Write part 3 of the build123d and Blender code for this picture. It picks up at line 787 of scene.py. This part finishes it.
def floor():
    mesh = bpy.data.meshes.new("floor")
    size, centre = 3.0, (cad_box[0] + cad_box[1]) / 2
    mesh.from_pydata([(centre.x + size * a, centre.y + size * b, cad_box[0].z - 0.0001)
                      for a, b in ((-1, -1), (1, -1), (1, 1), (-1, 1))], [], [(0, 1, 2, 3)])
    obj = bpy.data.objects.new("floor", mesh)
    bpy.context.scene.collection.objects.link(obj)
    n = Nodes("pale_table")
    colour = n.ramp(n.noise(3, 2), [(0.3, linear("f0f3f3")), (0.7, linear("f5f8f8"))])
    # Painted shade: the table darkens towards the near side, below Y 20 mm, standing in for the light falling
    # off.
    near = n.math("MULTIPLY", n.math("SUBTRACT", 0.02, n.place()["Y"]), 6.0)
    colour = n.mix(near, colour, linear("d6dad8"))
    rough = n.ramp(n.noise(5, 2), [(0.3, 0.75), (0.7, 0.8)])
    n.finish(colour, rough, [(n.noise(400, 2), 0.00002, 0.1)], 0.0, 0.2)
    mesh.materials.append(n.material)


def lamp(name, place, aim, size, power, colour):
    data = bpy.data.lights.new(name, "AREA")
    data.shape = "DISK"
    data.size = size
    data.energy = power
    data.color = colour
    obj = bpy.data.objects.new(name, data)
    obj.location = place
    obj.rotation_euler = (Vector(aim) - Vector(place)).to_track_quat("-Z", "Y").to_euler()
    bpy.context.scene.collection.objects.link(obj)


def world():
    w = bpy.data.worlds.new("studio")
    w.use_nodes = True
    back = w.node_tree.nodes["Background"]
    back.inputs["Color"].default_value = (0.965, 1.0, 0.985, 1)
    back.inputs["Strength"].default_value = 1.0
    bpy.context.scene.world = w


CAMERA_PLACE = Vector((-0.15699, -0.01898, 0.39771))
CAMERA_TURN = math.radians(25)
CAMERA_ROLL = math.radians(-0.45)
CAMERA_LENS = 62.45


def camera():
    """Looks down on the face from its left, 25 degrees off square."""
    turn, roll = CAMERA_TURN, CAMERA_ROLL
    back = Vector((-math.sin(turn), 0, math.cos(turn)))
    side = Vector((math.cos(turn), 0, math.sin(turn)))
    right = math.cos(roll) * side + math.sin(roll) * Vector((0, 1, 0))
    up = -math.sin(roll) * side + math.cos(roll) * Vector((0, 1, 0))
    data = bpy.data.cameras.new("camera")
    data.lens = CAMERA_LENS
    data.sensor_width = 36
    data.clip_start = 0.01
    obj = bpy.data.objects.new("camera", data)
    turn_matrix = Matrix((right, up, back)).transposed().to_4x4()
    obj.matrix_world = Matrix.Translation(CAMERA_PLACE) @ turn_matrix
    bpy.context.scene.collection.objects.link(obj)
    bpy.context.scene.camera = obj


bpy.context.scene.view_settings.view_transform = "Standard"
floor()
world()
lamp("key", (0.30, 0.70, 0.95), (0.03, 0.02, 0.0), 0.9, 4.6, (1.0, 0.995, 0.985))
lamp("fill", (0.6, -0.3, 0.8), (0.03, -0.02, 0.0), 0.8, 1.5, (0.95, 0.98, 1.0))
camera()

* * *

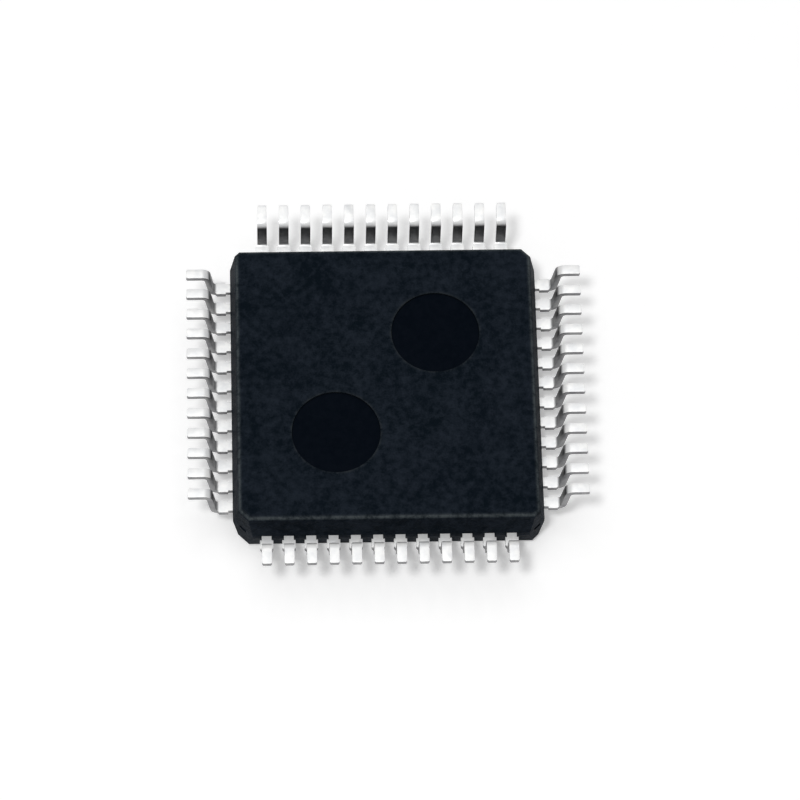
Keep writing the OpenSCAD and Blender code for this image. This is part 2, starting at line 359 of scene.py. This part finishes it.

[Task]: From the records above, pull out every line containing the word "finishes".

[Solved exercise]:
Write part 3 of the build123d and Blender code for this picture. It picks up at line 787 of scene.py. This part finishes it.
Keep writing the OpenSCAD and Blender code for this image. This is part 2, starting at line 359 of scene.py. This part finishes it.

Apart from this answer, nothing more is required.